It's impossible for me to pick a favorite moment.

There are so many that usually get mentioned, (Ride of the Valkyries, Entrance to Valhalla, Magic Fire, Immolation, Siegfried's Death and Funeral, etc.)

Here's a few more amazing moments that are maybe a little less known (?) [probably not the forging song]:

Siegfried Act III Vorspiel and the summoning of Erda





Siegfried Act I The forging of Nothung





Gotterdammerung Act II Hagen's Call





Basically every Act begins and ends tremendously. To become a real Ring fanatic you just have to be someone who likes those "Quarters of an Hour" in-between that Rossini was talking about.


----------



## Itullian (Aug 27, 2011)

The moments between the opening of Rheingold and the final note of Gotterdammerung are pretty good. 

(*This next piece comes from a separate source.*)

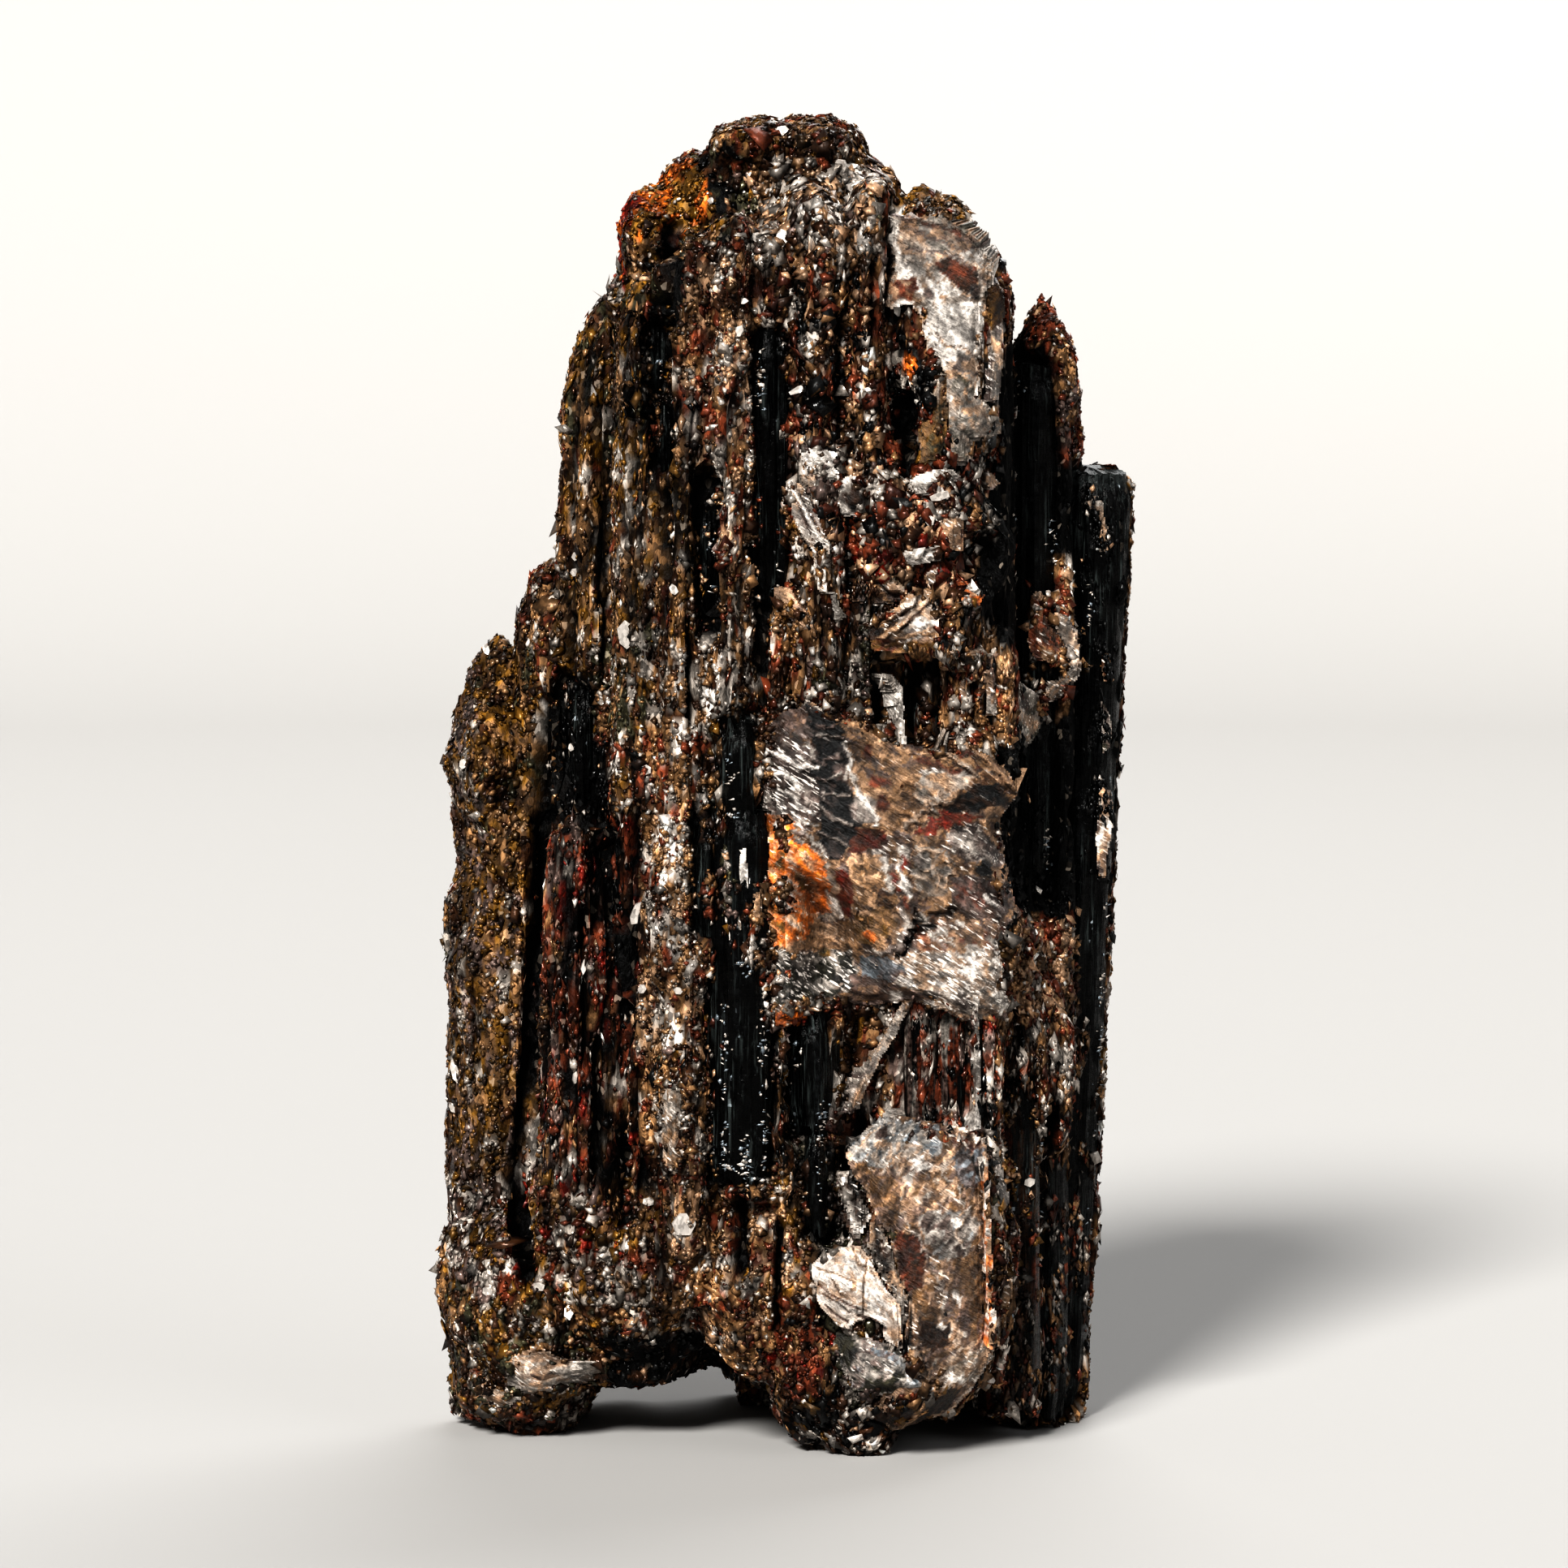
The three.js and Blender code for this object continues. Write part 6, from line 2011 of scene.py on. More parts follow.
@dataclass
class Prism:
    """A tourmaline prism with striated sides, broken across in places, with splintered ends.

    x is its middle and y its middle too, unless it is on the front: then it is laid onto the front surface,
    reaching out of it by proud, but never past front_limit. lean is how far along X its top is from its
    foot. ridges is the number of its long sides, slice_height how tall the parts are that they are cut
    into, and inset the width of the rings on its ends. striation and chip are how deep its striations and
    chips are, chipless the share of its faces without a chip, splinter how long its splinters are, taper
    how much thinner it gets at its ends, and edge how pale its painted rim light is, on the upper part of
    its right side and on its top end.
    """

    name: str
    x: float
    y: Optional[float]
    wide: float
    deep: float
    foot: float
    top: float
    lean: float = 0.0
    mix: Mix = Mix("coal 3 ink 1")
    proud: float = 0.1
    ridges: int = 56
    slice_height: float = 0.7
    striation: float = 0.055
    splinter: float = 0.9
    edge: float = 0.0
    inset: float = 0.16
    chip: float = 0.06
    chipless: float = 0.8
    taper: float = 0.16
    front_limit: float = -13.2
    smooth_angle: float = 24.0

    def placed(self, skin: Skin) -> "Prism":
        """Lays the prism onto the front where its depth is left open.

        Args:
            skin: the solid that carries it.

        Returns:
            The prism with its depth settled.
        """
        if self.y is not None:
            return self
        fronts = [skin.front(self.x, z) or 0.0 for z in np.linspace(self.foot + 1, self.top - 1, 9)]
        front = max(float(np.median(fronts)) - self.proud, self.front_limit)
        return replace(self, y=front + self.deep / 2)

    def rim(self) -> tuple[tuple[float, float], ...]:
        """Returns the prism's outline on the front as corners in x and z."""
        left, right = self.x - self.wide / 2, self.x + self.wide / 2
        return ((left, self.foot), (right, self.foot), (right, self.top), (left, self.top))

    def stands_free(self) -> bool:
        """Tells whether it stands free of crust, as all prisms do but those in the windows."""
        return "window" not in self.name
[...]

After Siegfried kills the dragon and the woodbird shows up.


----------



## Becca (Feb 5, 2015)

It's a toss-up, either Rheingold or Gotterdammerung.


----------



## DavidA (Dec 14, 2012)

lextune said:


> It's impossible for me to pick a favorite moment.
> 
> There are so many that usually get mentioned, (Ride of the Valkyries, Entrance to Valhalla, Magic Fire, Immolation, Siegfried's Death and Funeral, etc.)
> 
> Basically every Act begins and ends tremendously. *To become a real Ring fanatic you just have to be someone who likes those "Quarters of an Hour" in-between that Rossini was talking about*.


Yes there are some fantastic moments. Pity Wagner couldn't keep them going and lapsed into longueurs and the 'boring quarter hours' that Rossini talked about. But the best bits are really worth hearing even though the music always seems to me to exalt the sinister. One of the most telling is Hagen's Watch from Gotterdamerung. As has been pointed out many times it's more fun to write for (and play) villains!


----------



## Itullian (Aug 27, 2011)

Rossini talking about quarter of an hours is a huge laugh after all his ridiculous, repetitive, eye rolling "serious " operas.

He should have tried listening for a while and improving his attention span instead of running for his next meal!


----------



## Sloe (May 9, 2014)

Ride of the Walküries from the Walkürie and the Immolation scene from Götterdämmerung.


----------



## DavidA (Dec 14, 2012)

Itullian said:


> Rossini talking about quarter of an hours is a huge laugh after all his ridiculous, repetitive, eye rolling "serious " operas.
> 
> He should have tried listening for a while and improving his attention span instead of running for his next meal!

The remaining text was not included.